Your instructions:
Produce the listing below again, exactly as shown.
**** Provided data ****
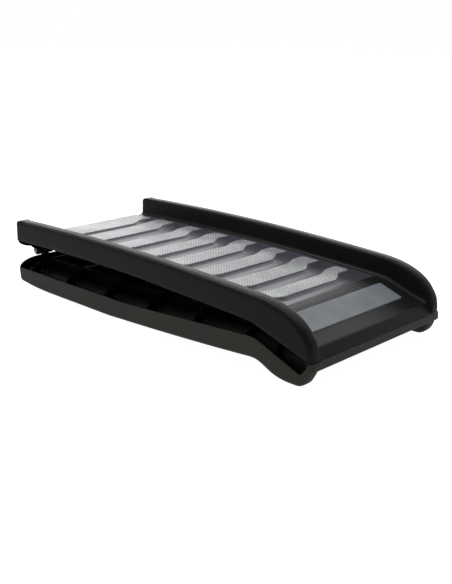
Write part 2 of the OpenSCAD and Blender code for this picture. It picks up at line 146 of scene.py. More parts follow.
bend_z = up_plain(BEND)
up_deck_line = join(
    [(s, up_plain(s)) for s in np.arange(0, 725, 5.0)],
    rounded(
        [(725, up_plain(725)), (BEND, bend_z), (775, bend_z - 1.8), (840, bend_z - 24.5),
         (872, bend_z - 33), (UP_DECK_END, SEAM)],
        [10, 14, 10, 1.5],
    ),
)
up_deck = lookup(up_deck_line)
crest_end = (872.0, bend_z + RAIL_H - NOSE_FALL)
nose_curve = [(BEND, bend_z + RAIL_H), (790, bend_z + RAIL_H - 2), (850, crest_end[1] + 36),
              crest_end]
END_R = 10              # round at the hinge end of the upper rails
corner = [(END_R - END_R * math.cos(a), up_plain(END_R) + RAIL_H - END_R + END_R * math.sin(a))
          for a in np.linspace(0, math.pi / 2, 8)]
up_path = join(
    corner,
    [(s, up_plain(s) + RAIL_H) for s in np.arange(14, BEND, 4.0)],
    bezier(nose_curve, 44),
    bezier([crest_end, (879, 86), (NOSE_FRONT - 0.5, 74), (NOSE_FRONT, SEAM + 0.4)], 22),
)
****
The result:
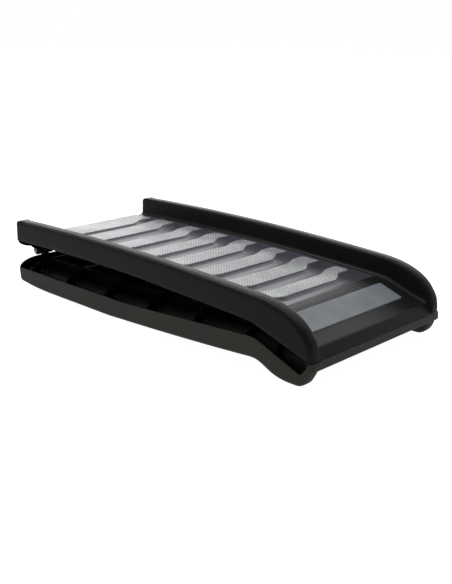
Write part 2 of the OpenSCAD and Blender code for this picture. It picks up at line 146 of scene.py. More parts follow.
bend_z = up_plain(BEND)
up_deck_line = join(
    [(s, up_plain(s)) for s in np.arange(0, 725, 5.0)],
    rounded(
        [(725, up_plain(725)), (BEND, bend_z), (775, bend_z - 1.8), (840, bend_z - 24.5),
         (872, bend_z - 33), (UP_DECK_END, SEAM)],
        [10, 14, 10, 1.5],
    ),
)
up_deck = lookup(up_deck_line)
crest_end = (872.0, bend_z + RAIL_H - NOSE_FALL)
nose_curve = [(BEND, bend_z + RAIL_H), (790, bend_z + RAIL_H - 2), (850, crest_end[1] + 36),
              crest_end]
END_R = 10              # round at the hinge end of the upper rails
corner = [(END_R - END_R * math.cos(a), up_plain(END_R) + RAIL_H - END_R + END_R * math.sin(a))
          for a in np.linspace(0, math.pi / 2, 8)]
up_path = join(
    corner,
    [(s, up_plain(s) + RAIL_H) for s in np.arange(14, BEND, 4.0)],
    bezier(nose_curve, 44),
    bezier([crest_end, (879, 86), (NOSE_FRONT - 0.5, 74), (NOSE_FRONT, SEAM + 0.4)], 22),
)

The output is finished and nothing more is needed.